**Stated exercise**. Print each line of the listing once more, precisely as given.

JSON records of objects
┏━━

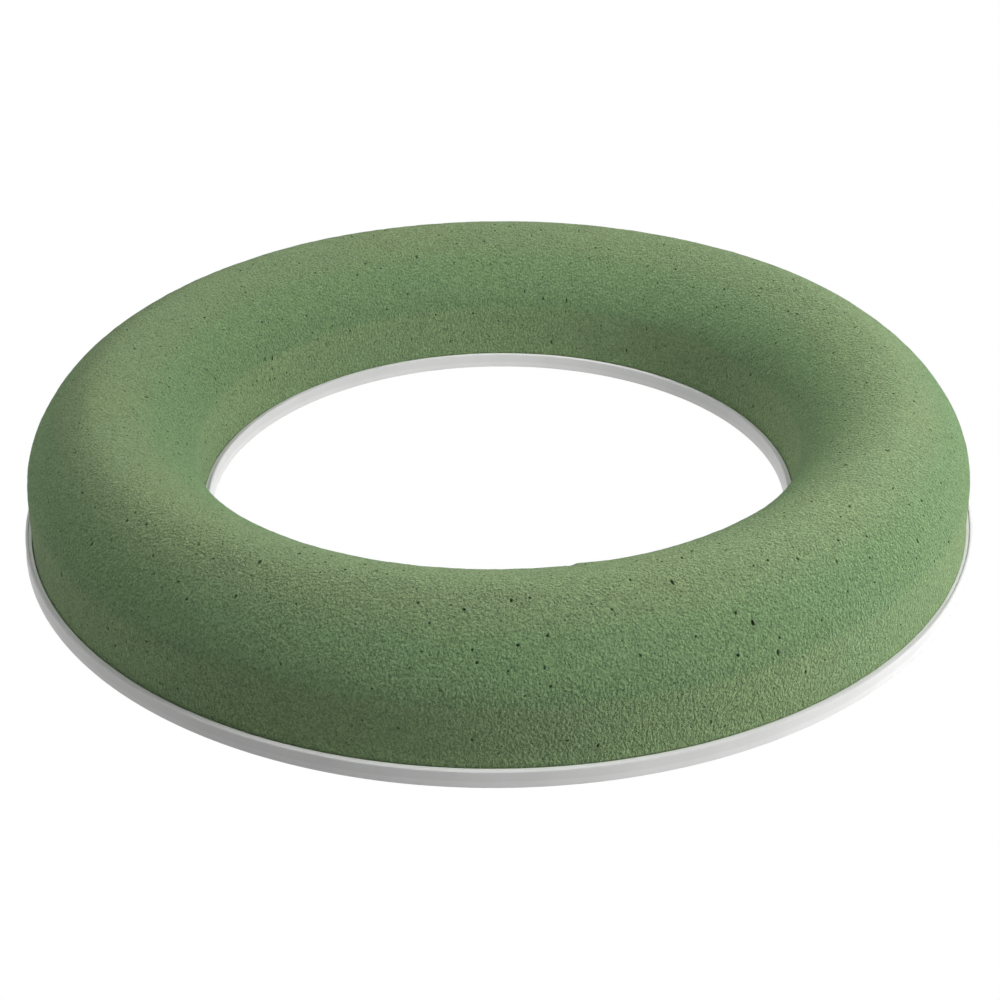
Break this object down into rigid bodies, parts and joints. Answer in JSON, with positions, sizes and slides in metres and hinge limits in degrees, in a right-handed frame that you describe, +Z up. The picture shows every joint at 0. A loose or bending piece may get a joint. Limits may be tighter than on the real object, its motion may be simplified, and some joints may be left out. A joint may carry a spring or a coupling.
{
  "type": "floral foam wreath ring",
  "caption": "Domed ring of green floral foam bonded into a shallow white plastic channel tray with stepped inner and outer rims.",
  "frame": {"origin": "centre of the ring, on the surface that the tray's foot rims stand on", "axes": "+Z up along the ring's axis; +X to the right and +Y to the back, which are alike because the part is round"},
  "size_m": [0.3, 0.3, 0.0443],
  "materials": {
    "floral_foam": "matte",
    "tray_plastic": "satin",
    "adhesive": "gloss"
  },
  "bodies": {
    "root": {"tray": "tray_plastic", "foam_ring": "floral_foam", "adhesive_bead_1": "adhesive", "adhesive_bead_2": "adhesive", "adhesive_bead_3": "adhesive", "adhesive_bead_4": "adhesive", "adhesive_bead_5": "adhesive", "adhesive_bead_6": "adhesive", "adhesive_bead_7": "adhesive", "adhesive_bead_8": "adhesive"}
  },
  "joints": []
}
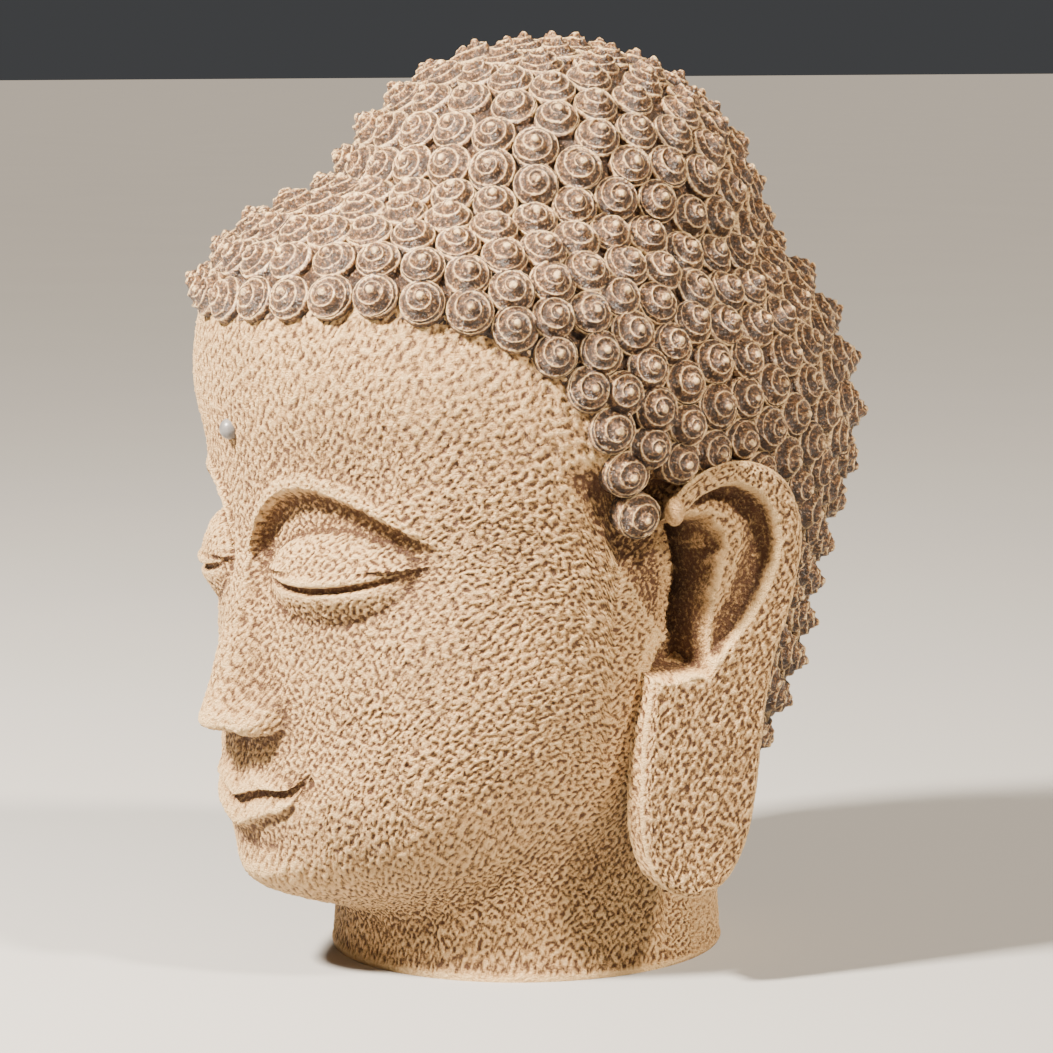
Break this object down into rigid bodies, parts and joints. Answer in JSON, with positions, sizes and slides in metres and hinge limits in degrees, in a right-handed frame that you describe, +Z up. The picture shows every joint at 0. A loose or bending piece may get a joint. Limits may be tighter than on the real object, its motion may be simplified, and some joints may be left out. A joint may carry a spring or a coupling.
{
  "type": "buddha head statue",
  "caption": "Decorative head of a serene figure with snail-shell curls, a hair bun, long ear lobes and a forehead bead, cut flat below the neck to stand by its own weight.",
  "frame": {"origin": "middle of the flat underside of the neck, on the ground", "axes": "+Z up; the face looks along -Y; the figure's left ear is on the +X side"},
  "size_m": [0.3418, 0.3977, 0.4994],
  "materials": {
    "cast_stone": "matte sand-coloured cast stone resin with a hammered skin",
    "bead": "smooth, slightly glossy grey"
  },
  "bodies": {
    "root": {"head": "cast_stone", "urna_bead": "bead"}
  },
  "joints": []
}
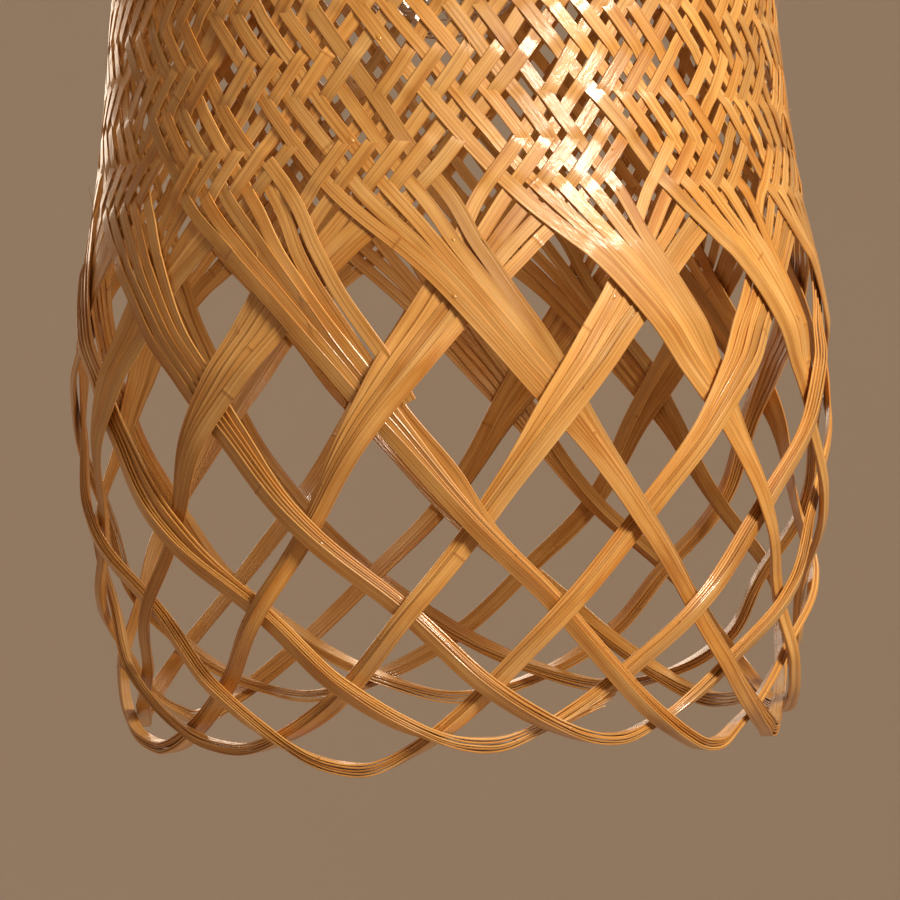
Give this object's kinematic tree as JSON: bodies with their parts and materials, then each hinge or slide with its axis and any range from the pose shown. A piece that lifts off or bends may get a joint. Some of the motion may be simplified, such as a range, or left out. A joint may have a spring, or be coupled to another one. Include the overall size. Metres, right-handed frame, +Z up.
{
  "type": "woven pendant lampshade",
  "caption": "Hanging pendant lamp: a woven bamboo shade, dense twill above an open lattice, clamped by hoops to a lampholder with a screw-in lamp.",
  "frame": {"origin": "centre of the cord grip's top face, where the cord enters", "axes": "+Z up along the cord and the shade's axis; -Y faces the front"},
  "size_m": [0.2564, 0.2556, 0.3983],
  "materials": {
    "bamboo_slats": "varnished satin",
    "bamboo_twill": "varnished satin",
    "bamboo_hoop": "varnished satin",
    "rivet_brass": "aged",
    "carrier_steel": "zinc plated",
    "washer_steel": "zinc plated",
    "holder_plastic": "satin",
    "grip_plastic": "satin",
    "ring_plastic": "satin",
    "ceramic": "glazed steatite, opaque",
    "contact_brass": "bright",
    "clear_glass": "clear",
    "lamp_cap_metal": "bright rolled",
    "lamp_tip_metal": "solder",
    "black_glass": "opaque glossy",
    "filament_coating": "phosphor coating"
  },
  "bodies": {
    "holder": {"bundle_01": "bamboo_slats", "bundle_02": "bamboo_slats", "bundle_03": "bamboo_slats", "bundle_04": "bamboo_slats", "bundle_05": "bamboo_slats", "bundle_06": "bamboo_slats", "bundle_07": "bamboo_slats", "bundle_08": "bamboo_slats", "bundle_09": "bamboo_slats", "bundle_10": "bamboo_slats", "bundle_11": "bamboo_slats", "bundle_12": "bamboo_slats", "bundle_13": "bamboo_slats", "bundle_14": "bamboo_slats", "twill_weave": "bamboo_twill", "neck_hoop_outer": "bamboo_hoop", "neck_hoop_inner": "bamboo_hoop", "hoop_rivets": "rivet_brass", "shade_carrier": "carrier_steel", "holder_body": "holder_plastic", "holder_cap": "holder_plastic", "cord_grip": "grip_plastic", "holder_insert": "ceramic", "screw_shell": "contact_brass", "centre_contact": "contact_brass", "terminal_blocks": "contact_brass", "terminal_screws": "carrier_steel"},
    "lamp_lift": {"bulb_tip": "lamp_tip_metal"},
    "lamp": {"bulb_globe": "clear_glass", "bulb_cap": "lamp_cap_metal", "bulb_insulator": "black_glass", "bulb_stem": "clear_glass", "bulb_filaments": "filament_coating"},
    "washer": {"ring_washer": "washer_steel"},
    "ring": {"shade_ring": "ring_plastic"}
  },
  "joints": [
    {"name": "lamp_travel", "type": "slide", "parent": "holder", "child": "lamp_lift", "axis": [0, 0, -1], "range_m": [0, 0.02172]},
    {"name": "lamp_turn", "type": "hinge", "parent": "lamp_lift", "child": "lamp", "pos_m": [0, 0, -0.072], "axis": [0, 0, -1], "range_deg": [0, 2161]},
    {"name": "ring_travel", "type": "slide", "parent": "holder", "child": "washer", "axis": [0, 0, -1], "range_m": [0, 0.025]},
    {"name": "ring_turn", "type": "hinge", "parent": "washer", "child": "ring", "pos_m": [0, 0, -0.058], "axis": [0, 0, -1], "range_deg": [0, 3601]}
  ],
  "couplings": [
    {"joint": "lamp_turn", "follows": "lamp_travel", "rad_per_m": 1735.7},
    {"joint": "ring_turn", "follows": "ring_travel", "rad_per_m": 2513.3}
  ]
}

┗━━

**Response to this exercise**.
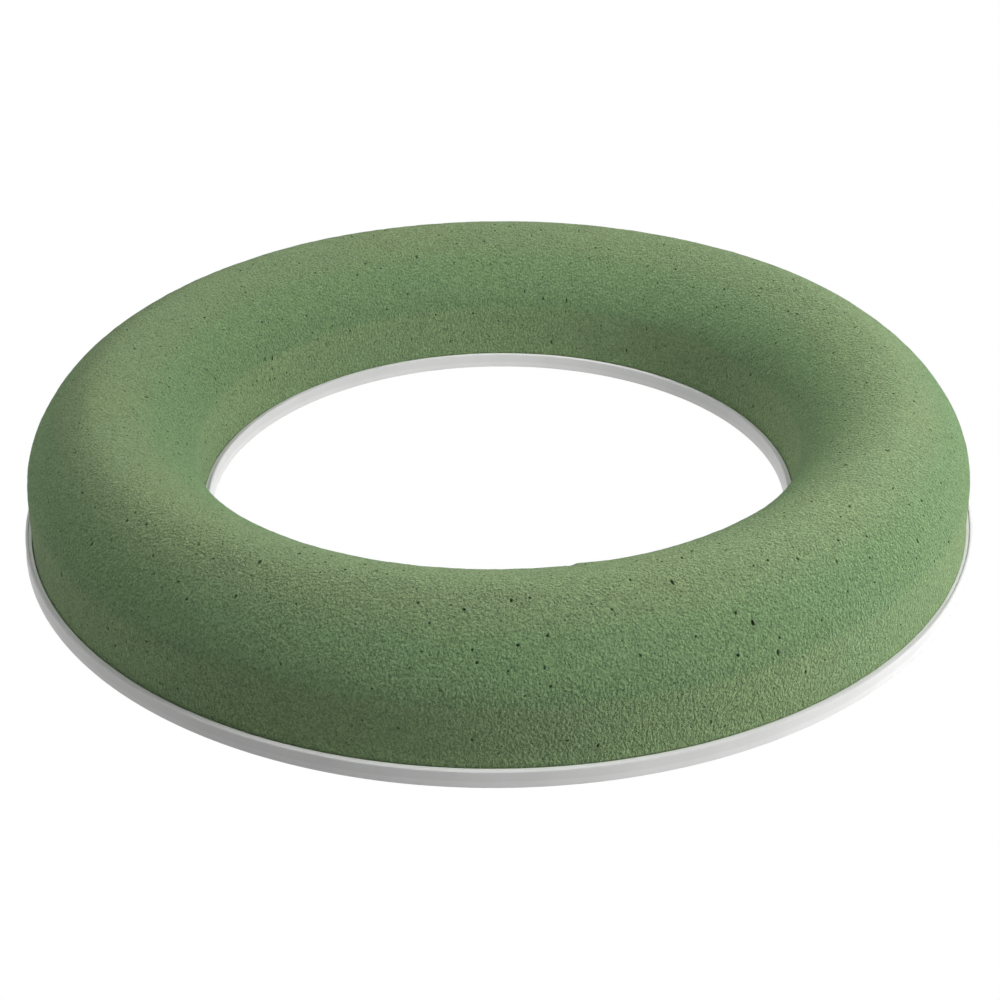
Break this object down into rigid bodies, parts and joints. Answer in JSON, with positions, sizes and slides in metres and hinge limits in degrees, in a right-handed frame that you describe, +Z up. The picture shows every joint at 0. A loose or bending piece may get a joint. Limits may be tighter than on the real object, its motion may be simplified, and some joints may be left out. A joint may carry a spring or a coupling.
{
  "type": "floral foam wreath ring",
  "caption": "Domed ring of green floral foam bonded into a shallow white plastic channel tray with stepped inner and outer rims.",
  "frame": {"origin": "centre of the ring, on the surface that the tray's foot rims stand on", "axes": "+Z up along the ring's axis; +X to the right and +Y to the back, which are alike because the part is round"},
  "size_m": [0.3, 0.3, 0.0443],
  "materials": {
    "floral_foam": "matte",
    "tray_plastic": "satin",
    "adhesive": "gloss"
  },
  "bodies": {
    "root": {"tray": "tray_plastic", "foam_ring": "floral_foam", "adhesive_bead_1": "adhesive", "adhesive_bead_2": "adhesive", "adhesive_bead_3": "adhesive", "adhesive_bead_4": "adhesive", "adhesive_bead_5": "adhesive", "adhesive_bead_6": "adhesive", "adhesive_bead_7": "adhesive", "adhesive_bead_8": "adhesive"}
  },
  "joints": []
}
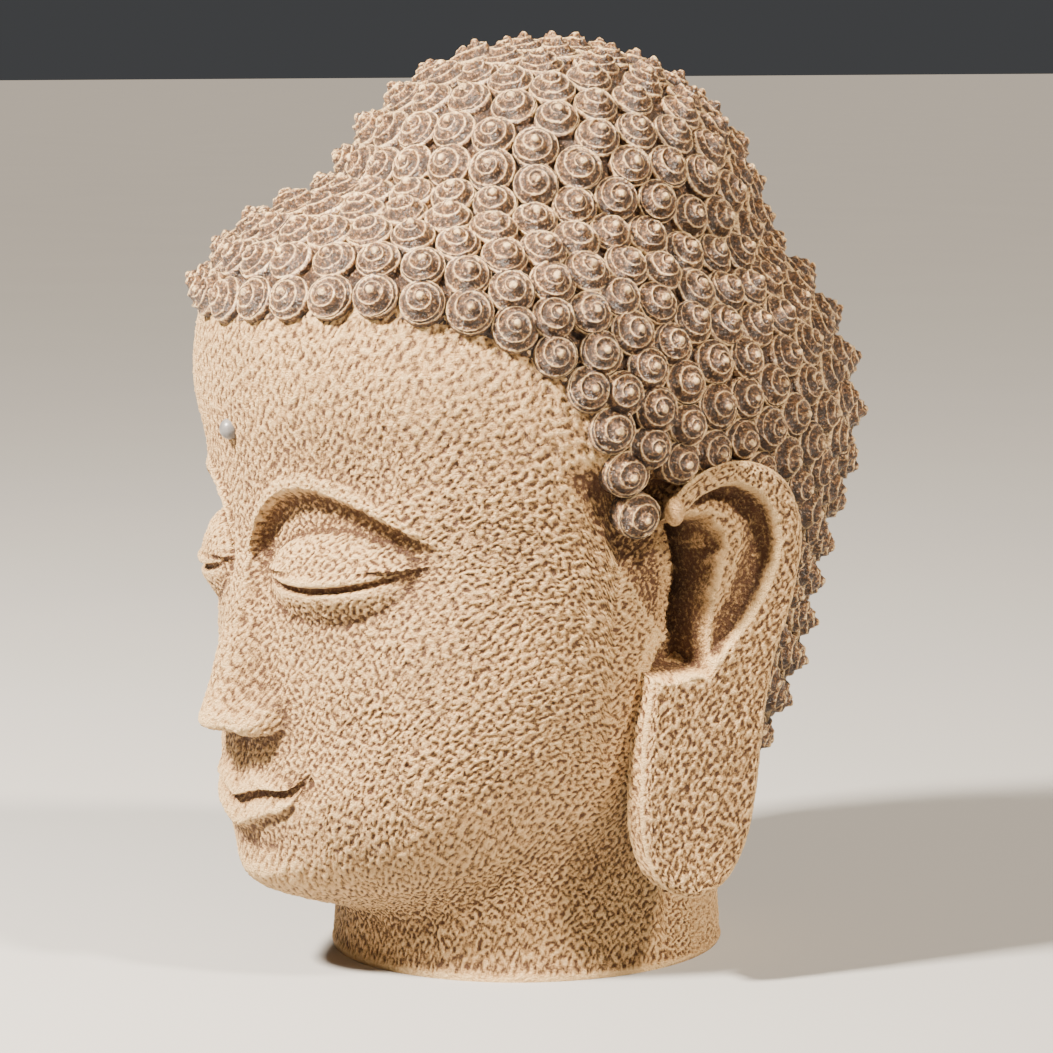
Break this object down into rigid bodies, parts and joints. Answer in JSON, with positions, sizes and slides in metres and hinge limits in degrees, in a right-handed frame that you describe, +Z up. The picture shows every joint at 0. A loose or bending piece may get a joint. Limits may be tighter than on the real object, its motion may be simplified, and some joints may be left out. A joint may carry a spring or a coupling.
{
  "type": "buddha head statue",
  "caption": "Decorative head of a serene figure with snail-shell curls, a hair bun, long ear lobes and a forehead bead, cut flat below the neck to stand by its own weight.",
  "frame": {"origin": "middle of the flat underside of the neck, on the ground", "axes": "+Z up; the face looks along -Y; the figure's left ear is on the +X side"},
  "size_m": [0.3418, 0.3977, 0.4994],
  "materials": {
    "cast_stone": "matte sand-coloured cast stone resin with a hammered skin",
    "bead": "smooth, slightly glossy grey"
  },
  "bodies": {
    "root": {"head": "cast_stone", "urna_bead": "bead"}
  },
  "joints": []
}
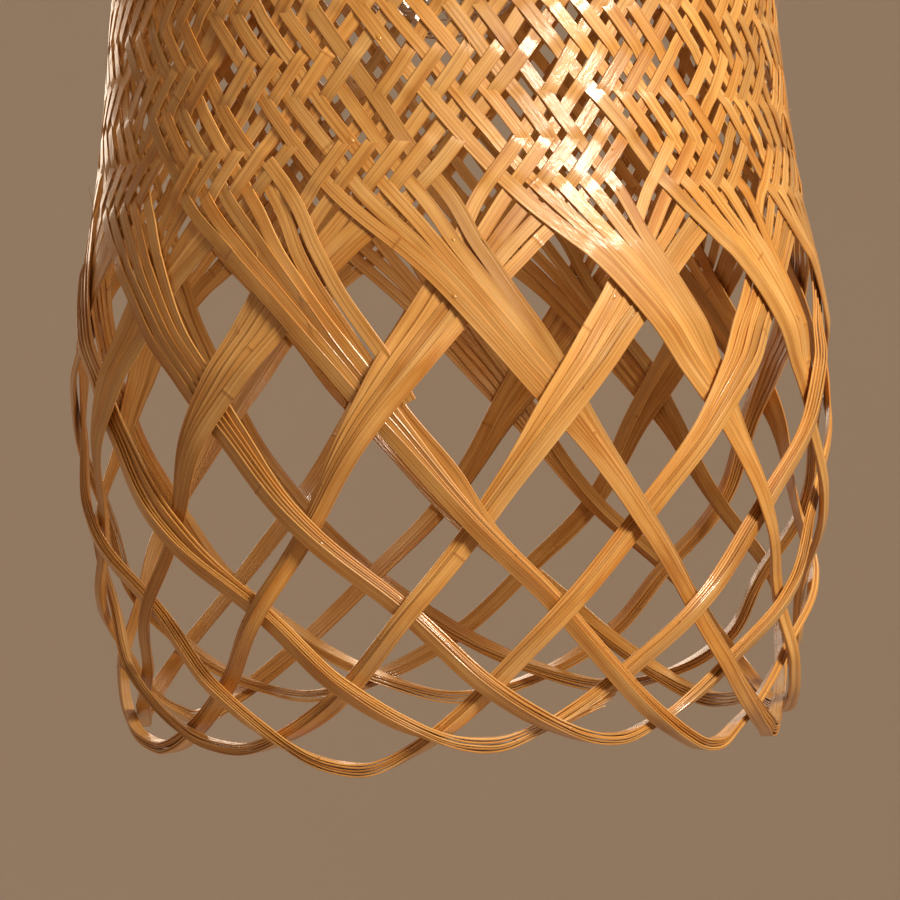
Give this object's kinematic tree as JSON: bodies with their parts and materials, then each hinge or slide with its axis and any range from the pose shown. A piece that lifts off or bends may get a joint. Some of the motion may be simplified, such as a range, or left out. A joint may have a spring, or be coupled to another one. Include the overall size. Metres, right-handed frame, +Z up.
{
  "type": "woven pendant lampshade",
  "caption": "Hanging pendant lamp: a woven bamboo shade, dense twill above an open lattice, clamped by hoops to a lampholder with a screw-in lamp.",
  "frame": {"origin": "centre of the cord grip's top face, where the cord enters", "axes": "+Z up along the cord and the shade's axis; -Y faces the front"},
  "size_m": [0.2564, 0.2556, 0.3983],
  "materials": {
    "bamboo_slats": "varnished satin",
    "bamboo_twill": "varnished satin",
    "bamboo_hoop": "varnished satin",
    "rivet_brass": "aged",
    "carrier_steel": "zinc plated",
    "washer_steel": "zinc plated",
    "holder_plastic": "satin",
    "grip_plastic": "satin",
    "ring_plastic": "satin",
    "ceramic": "glazed steatite, opaque",
    "contact_brass": "bright",
    "clear_glass": "clear",
    "lamp_cap_metal": "bright rolled",
    "lamp_tip_metal": "solder",
    "black_glass": "opaque glossy",
    "filament_coating": "phosphor coating"
  },
  "bodies": {
    "holder": {"bundle_01": "bamboo_slats", "bundle_02": "bamboo_slats", "bundle_03": "bamboo_slats", "bundle_04": "bamboo_slats", "bundle_05": "bamboo_slats", "bundle_06": "bamboo_slats", "bundle_07": "bamboo_slats", "bundle_08": "bamboo_slats", "bundle_09": "bamboo_slats", "bundle_10": "bamboo_slats", "bundle_11": "bamboo_slats", "bundle_12": "bamboo_slats", "bundle_13": "bamboo_slats", "bundle_14": "bamboo_slats", "twill_weave": "bamboo_twill", "neck_hoop_outer": "bamboo_hoop", "neck_hoop_inner": "bamboo_hoop", "hoop_rivets": "rivet_brass", "shade_carrier": "carrier_steel", "holder_body": "holder_plastic", "holder_cap": "holder_plastic", "cord_grip": "grip_plastic", "holder_insert": "ceramic", "screw_shell": "contact_brass", "centre_contact": "contact_brass", "terminal_blocks": "contact_brass", "terminal_screws": "carrier_steel"},
    "lamp_lift": {"bulb_tip": "lamp_tip_metal"},
    "lamp": {"bulb_globe": "clear_glass", "bulb_cap": "lamp_cap_metal", "bulb_insulator": "black_glass", "bulb_stem": "clear_glass", "bulb_filaments": "filament_coating"},
    "washer": {"ring_washer": "washer_steel"},
    "ring": {"shade_ring": "ring_plastic"}
  },
  "joints": [
    {"name": "lamp_travel", "type": "slide", "parent": "holder", "child": "lamp_lift", "axis": [0, 0, -1], "range_m": [0, 0.02172]},
    {"name": "lamp_turn", "type": "hinge", "parent": "lamp_lift", "child": "lamp", "pos_m": [0, 0, -0.072], "axis": [0, 0, -1], "range_deg": [0, 2161]},
    {"name": "ring_travel", "type": "slide", "parent": "holder", "child": "washer", "axis": [0, 0, -1], "range_m": [0, 0.025]},
    {"name": "ring_turn", "type": "hinge", "parent": "washer", "child": "ring", "pos_m": [0, 0, -0.058], "axis": [0, 0, -1], "range_deg": [0, 3601]}
  ],
  "couplings": [
    {"joint": "lamp_turn", "follows": "lamp_travel", "rad_per_m": 1735.7},
    {"joint": "ring_turn", "follows": "ring_travel", "rad_per_m": 2513.3}
  ]
}